Fuel evaporative emission suppressing apparatus
Abstract
A fuel evaporative emission suppressing apparatus includes an electronic control unit (50) for executing a purge control subroutine wherein the driving duty factor of a purge control valve (46) for controlling the purge air flow rate is subjected to variable control. In the purge control subroutine, the electronic control unit compares the air-fuel ratio correction coefficient (K IFB ) calculated in an air-fuel ratio feedback control subroutine with a target air-fuel ratio correction coefficient (K IOBJ ) for purge air introduction period, increases or decreases a purge correction coefficient (K PFB ) in accordance with the comparison result, and actuates the purge control valve with a duty factor (D PRG ) obtained by multiplying a basic duty factor (D T ), retrieved from an engine rotational speed-volumetric efficiency map, by the purge correction coefficient. Consequently, the required quantity of purge air is supplied to the engine with a good response to a change in the engine operating state, without causing the air-fuel ratio to deviate from a proper range.
Claims
exact text as granted — not AI-modifiedWe claim:
1. A fuel evaporative emission suppressing apparatus for an internal combustion engine whose operation is controlled by fuel supply control means which uses an air-fuel ratio correction coefficient to set a quantity of fuel to be supplied from fuel supply means to the internal combustion engine during air-fuel ratio feedback control in which an air-fuel ratio of a mixture supplied to the internal combustion engine is controlled to a target air-fuel ratio, the apparatus having adsorbing means for adsorbing evaporative fuel gas introduced from a fuel supply system and purge adjusting means for controlling a quantity of introduction of purge air, which contains outside air and evaporative fuel gas separated from the adsorbing means, into an intake passage of the internal combustion engine, comprising: operating state detecting means for detecting an operating state of the internal combustion engine; target air-fuel ratio correction coefficient setting means for setting a target air-fuel ratio correction coefficient for purge air introduction period; purge correction variable setting means for comparing the target air-fuel ratio correction coefficient with an air-fuel ratio correction coefficient which is set by the fuel supply control means during introduction of purge air, and for variably setting a purge correction variable in accordance with a comparison result and the engine operating state detected by said operating state detecting means; basic purge control variable setting means for setting a basic purge control variable in accordance with the engine operating state detected by said operating state detecting means; and purge control means for obtaining a purge control variable based on the purge correction variable and the basic purge control variable, and for controlling operation of the purge adjusting means in accordance with the purge control variable.

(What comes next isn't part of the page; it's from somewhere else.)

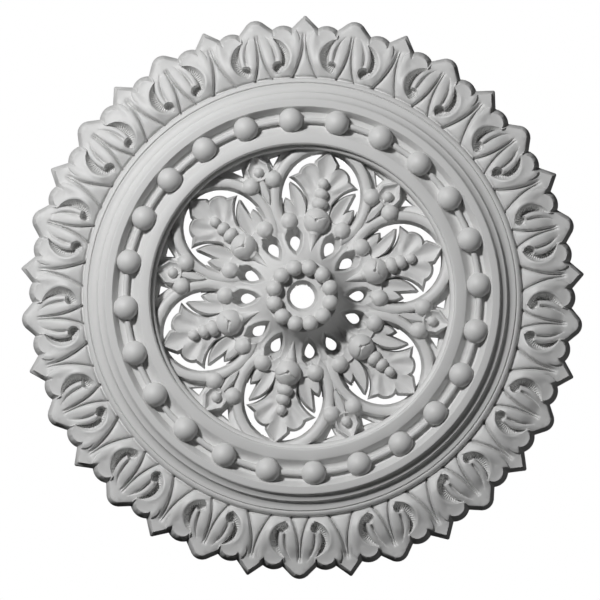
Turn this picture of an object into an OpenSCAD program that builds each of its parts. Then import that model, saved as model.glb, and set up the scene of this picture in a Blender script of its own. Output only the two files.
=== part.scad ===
// Pierced ceiling rose, moulded in one piece from dense foam.
// It hangs face down: the flat back lies on z = 0 against the ceiling, the relief
// reaches down to -z, and the cable hole runs through the middle on the z axis.
// The relief is built face up, with heights above the back, then turned over.
// Angles run clockwise from +y, seen from the face.

/* [Leaf border] */
// Radius over the pointed leaf tips
rose_r = 230; // [205:1:280]
// Number of pointed leaves, with a rounded leaf between each two
leaf_count = 17; // [14:1:20]
// Angle of the first pointed leaf
leaf_start = 0.6; // [0:0.1:20]
// Rise of a pointed tip above the notches beside it
tip_rise = 10.5; // [8:0.5:13]
// Radius of a rounded leaf's head
leaf_head_r = 9.8; // [8:0.2:12]
// Distance that a rounded leaf stops short of the pointed tips
leaf_short = 1; // [0:0.5:2]
// Bulge of the scallops between the leaves
scallop_bulge = 2.8; // [2:0.2:3.4]
// Height of the border at its rim
rim_h = 8.5; // [6:0.5:10]
// Height of the border at its crown
border_crown_h = 17; // [14:0.5:19]
// Height of the border where it meets the ring
border_foot_h = 14.5; // [12:0.5:16]
// Length of the eye carved beside each leaf
eye_length = 28; // [22:1:32]
// Width of that eye
eye_width = 7.5; // [5:0.5:9]
// Height of the eye's floor
eye_floor_h = 8; // [6:0.5:10]
// Width of the slits that mark each leaf's spear, at their foot
vein_width = 2; // [1.2:0.2:3]
// Depth of those slits
vein_depth = 1.6; // [0.8:0.2:2.4]

/* [Ring moulding] */
// Outer radius of the ring, where it stands on the border
ring_r = 178; // [172:0.5:184]
// Width of the ring up to the bead channel
ring_width = 25; // [22:0.5:28]
// Height of the ring's outer step
ring_step_h = 17.5; // [16:0.5:19]
// Height of the ring's flat top
ring_top_h = 28.5; // [27:0.5:31]
// Width of that flat top
ring_flat_width = 6.5; // [5:0.5:7]
// Width of each of the two slopes outside it
ring_slope_width = 4.5; // [3.5:0.5:5]
// Width of the ledge between the two slopes
ring_ledge_width = 1.2; // [0.6:0.1:2]
// Width of the channel that holds the beads
channel_width = 20; // [18:0.5:24]
// Height of the channel's floor
channel_floor_h = 19; // [16:0.5:21]
// Width of the flat band inside the channel
band_width = 10; // [8:0.5:12]
// Height of that band
band_h = 25.5; // [24:0.5:27]
// Width of the small step inside the band
lip_width = 3; // [2:0.5:4]
// Height of that small step
lip_h = 21; // [19:0.5:23]

/* [Beads] */
// Number of beads in the channel
bead_count = 24; // [18:1:28]
// Angle of the first bead
bead_start = 11.3; // [0:0.1:15]
// Radius of a bead
bead_r = 10; // [8:0.25:12]
// Height of the beads' centres
bead_centre_h = 24; // [22:0.5:26]
// Radius of the rod that strings the beads
rod_r = 2.3; // [1.6:0.1:3]

/* [Pierced centre] */
// Number of palmettes, and of stems between them
palmette_count = 6; // [5:1:7]
// Angle of the first palmette
palmette_start = 10.6; // [0:0.1:60]
// Height of the thin ground between the branches
ground_h = 6.5; // [5:0.5:8]
// Height of the branches
branch_h = 13; // [11:0.5:15]
// Width of a branch beside its opening
branch_width = 8; // [6:0.5:10]
// Half width of the opening round a palmette
opening_half_w = 31.5; // [28:0.5:34]
// Half length of that opening
opening_half_l = 34; // [30:0.5:36]
// Radius of a spandrel berry
berry_r = 7; // [5.5:0.25:8]
// Angle between a berry and its stem
berry_angle = 5.5; // [5:0.1:6.5]
// Radius of the small ball above the berries
ball_r = 4; // [3:0.25:5]
// Size of the small three-sided holes beside the ball
spandrel_hole = 4.6; // [3.5:0.1:5.5]

/* [Palmettes] */
// Length of a palmette's middle petal
petal_length = 41; // [36:0.5:44]
// Width of each petal
petal_width = 20; // [17:0.5:21]
// Height of the petals
petal_h = 14; // [11:0.5:16]
// Depth of the flute in each petal
flute_depth = 2.2; // [1:0.2:3]
// Length of the leaflets at a palmette's foot
leaflet_length = 31; // [26:0.5:34]
// Width of those leaflets
leaflet_width = 12.5; // [10:0.5:14]
// Radius of the bud at a palmette's foot
bud_r = 10.4; // [9:0.2:11.5]
// Distance of the bud from the middle of the rose
bud_distance = 62.5; // [60:0.5:66]
// Radius of the discs stacked on the bud
disc_r = 6.5; // [5.5:0.25:7.5]
// Radius of the knobs at the foot of the openings
knob_r = 7; // [6:0.25:8]

/* [Boss] */
// Radius of the cable hole
hole_r = 10; // [6:0.5:11]
// Radius of the flared mouth of the hole
mouth_r = 12.6; // [12:0.2:13.6]
// Height at which the flare starts
flare_h = 26; // [20:1:30]
// Number of beads round the boss
boss_bead_count = 12; // [10:1:13]
// Radius of the boss beads
boss_bead_r = 6.6; // [5.6:0.2:7.4]
// Radius of the circle of boss beads
boss_bead_circle = 23.2; // [22:0.2:25]
// Overall depth of the rose, from the back to the top of the boss beads
rose_depth = 44; // [40:1:54]
// Radius at which the neck of the boss runs out
neck_foot_r = 50; // [44:1:54]
// Length of the drop-shaped pockets round the boss
pocket_length = 22; // [18:0.5:24]
// Width of those pockets
pocket_width = 12.5; // [10:0.5:13.5]
// Length of the hole at the bottom of each pocket
pocket_hole_length = 14; // [10:0.5:16]
// Width of those holes
pocket_hole_width = 7.5; // [5:0.5:8.5]

/* [Hidden] */
$fn = 48;
eps = 0.01;
leaf_pitch = 360 / leaf_count;
notch_r = rose_r - tip_rise;
leaf_tip_r = rose_r - leaf_short;
// Half widths of the leaves where their 45 degree flanks reach the notches
tip_half_w = tip_rise;
leaf_half_w = leaf_tip_r - notch_r + leaf_head_r * (sqrt(2) - 1);
tip_half_a = asin(tip_half_w / notch_r);
leaf_half_a = asin(leaf_half_w / notch_r);
scallop_a = (tip_half_a + leaf_pitch / 2 - leaf_half_a) / 2;
scallop_chord = 2 * notch_r * sin((leaf_pitch / 2 - leaf_half_a - tip_half_a) / 2);
scallop_r = (pow(scallop_chord / 2, 2) + pow(scallop_bulge, 2)) / (2 * scallop_bulge);
channel_r = ring_r - ring_width;
band_r = channel_r - channel_width;
lip_r = band_r - band_width;
lattice_r = lip_r - lip_width;
bead_circle = channel_r - channel_width / 2;
opening_centre = lattice_r - opening_half_l;
petal_root = lattice_r - petal_length + eps;
spandrel_start = palmette_start + 180 / palmette_count;
boss_bead_h = rose_depth - boss_bead_r;
boss_lip_h = boss_bead_h - 1;
knob_distance = bud_distance + 1.5;
pocket_angle = 17.5;
pocket_start = boss_bead_circle + 12;
pocket_hole_start = pocket_start + 3;
spandrel_hole_angle = 7.9;
spandrel_hole_inset = 9.5;
spandrel_hole_r = spandrel_hole / 1.4;
boss_bead_start = 14;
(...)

2. A fuel evaporative emission suppressing apparatus for an internal combustion engine whose operation is controlled by fuel supply control means which uses an air-fuel ratio correction coefficient to set a quantity of fuel to be supplied from fuel supply means to the internal combustion engine during air-fuel ratio feedback control in which an air-fuel ratio of a mixture supplied to the internal combustion engine is controlled to a target air-fuel ratio, the apparatus having adsorbing means for adsorbing evaporative fuel gas introduced from a fuel supply system and purge adjusting means for controlling a quantity of introduction of purge air, which contains outside air and evaporative fuel gas separated from the adsorbing means, into an intake passage of the internal combustion engine, comprising: operating state detecting means for detecting an operating state of the internal combustion engine; target air-fuel ratio correction coefficient setting means for setting a target air-fuel ratio correction coefficient for purge air introduction period; purge correction variable setting means for comparing the target air-fuel ratio correction coefficient with an air-fuel ratio correction coefficient which is set by the fuel supply control means during introduction of purge air, and for setting a purge correction variable in accordance with a comparison result; purge correction variable modifying means for modifying the purge correction variable in accordance with a change in the engine operating state in such a manner that fluctuation of the air-fuel ratio is suppressed; basic purge control variable setting means for setting a basic purge control variable in accordance with the engine operating state detected by said operating state detecting means; and purge control means for obtaining a purge control variable based on the purge correction variable modified by said purge correction variable modifying means and the basic purge control variable, and for controlling operation of the purge adjusting means in accordance with the purge control variable.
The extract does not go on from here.